German and French participation in €100+ funding rounds

 

This is in dramatic contrast to the biggest French funding rounds this year, which all have at least one French investor, and in some cases — telecoms provider WiFirst, for example — have an all-French cap table.

Thelen’s frustration with a lack of funding was echoed by other investors and entrepreneurs at the Bits & Pretzels tech conference in Munich earlier this month.

Klaus Hommels, founder of venture capital fund Lakestar, whose portfolio includes a number of German investments, told the Bits & Pretzels audience that German startups would lose out to rivals in Asia who have greater funding.

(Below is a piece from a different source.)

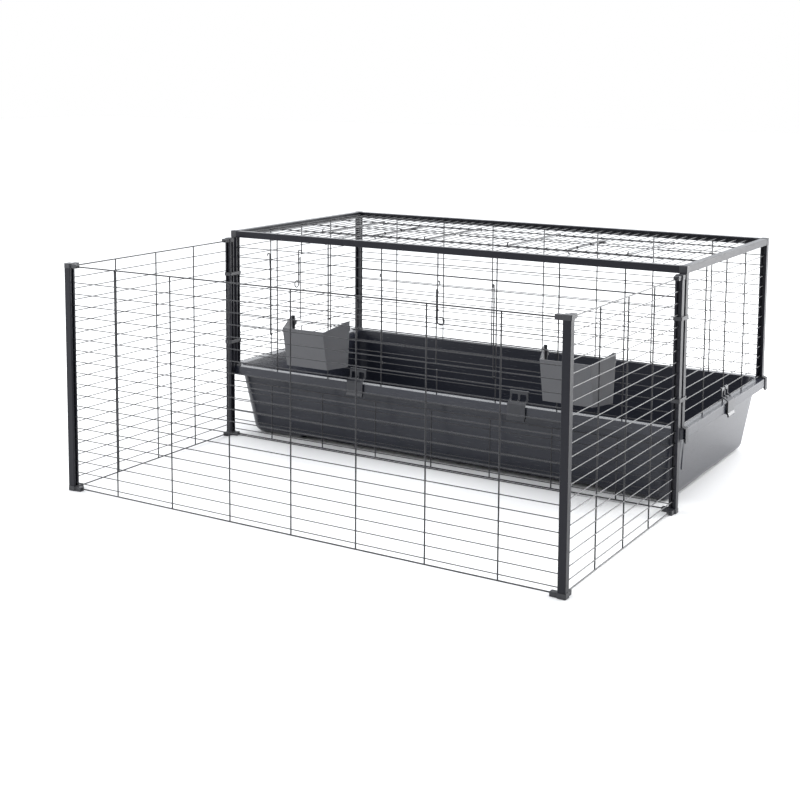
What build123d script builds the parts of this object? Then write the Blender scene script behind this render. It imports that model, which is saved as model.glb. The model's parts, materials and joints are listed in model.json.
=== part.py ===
"""Low rodent cage: plastic floor tray, wire top on a square-section frame, and a
wire run fenced off in front of it. Millimetres, +Z up, floor at Z = 0, X = 0 in
the middle of the cage, Y = 0 on the centre line of the cage's front posts."""

import math
import os

from build123d import *

os.makedirs("parts", exist_ok=True)

# Cage
cage_width = 1180.0
cage_depth = 590.0
rail_z = 518.0
connector_size = 17.6
rim_z = 178.0
post_x = cage_width / 2
mid_y = cage_depth / 2

# Wire mesh
upright_wire = 3.0
cross_wire = 2.0
mesh_pitch = 25.0
upright_margin = 129.8
side_margin = 151.3
upright_pitch = (cage_width - 2 * upright_margin) / 6
side_pitch = (cage_depth - 2 * side_margin) / 2
first_cross_z = rim_z + 6.0
upright_inset = 1.0
cross_outset = upright_wire / 2 + cross_wire / 2 - upright_inset

# Square frame profile with a groove on each face that takes wire ends
post_size = 16.0
post_edge = 1.0
groove_width = 6.0
groove_depth = 4.5
groove_floor = post_size / 2 - groove_depth

# Tray
rim_overhang = 15.0
rim_height = 22.0
rim_wall = 2.6
rim_corner = 20.0
tray_wall = 3.0
tray_top_inset = 1.0
tray_flare = 26.6
tray_low_corner = 34.0
tray_high_corner = 30.0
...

He pointed out that Asian companies such as Grab and Gojek were able to sustain losses of hundreds of millions of dollars as they built national platforms ranging from ride-hailing to banking thanks to the deep pockets of investors such as SoftBank, Tencent and Google.

“If we want to fight back we need substantial money. Macron did this. I don’t think it is that is difficult to do,” he said, ending his presentation with a callout to lawmakers and fading words on his final slide to reveal the letters “WTF”.

Thelen, whose own investments include Lilium, the air taxi company, and MyTaxi (sold to Daimler) does have the ear of German politicians. As well as appearing on the country’s version of the Dragon’s Den-style TV show, called Die Höhle der Löwen, he leads the German Innovation Council at the Federal Chancellery, together with Dorothee Bar, German state minister for digitisation. But he is pessimistic about getting results.

“I don’t believe that enough of current politicians understand the challenges,” Thelen says.

Many of the attendees at Bits & Pretzels noted that, while the tech conference opened with a keynote from Barack Obama, the former US president, the attendance of German politicians was relatively slim. Judith Gerlach, Bavarian state minister for digital affairs was one of the few German politicians to speak at the event.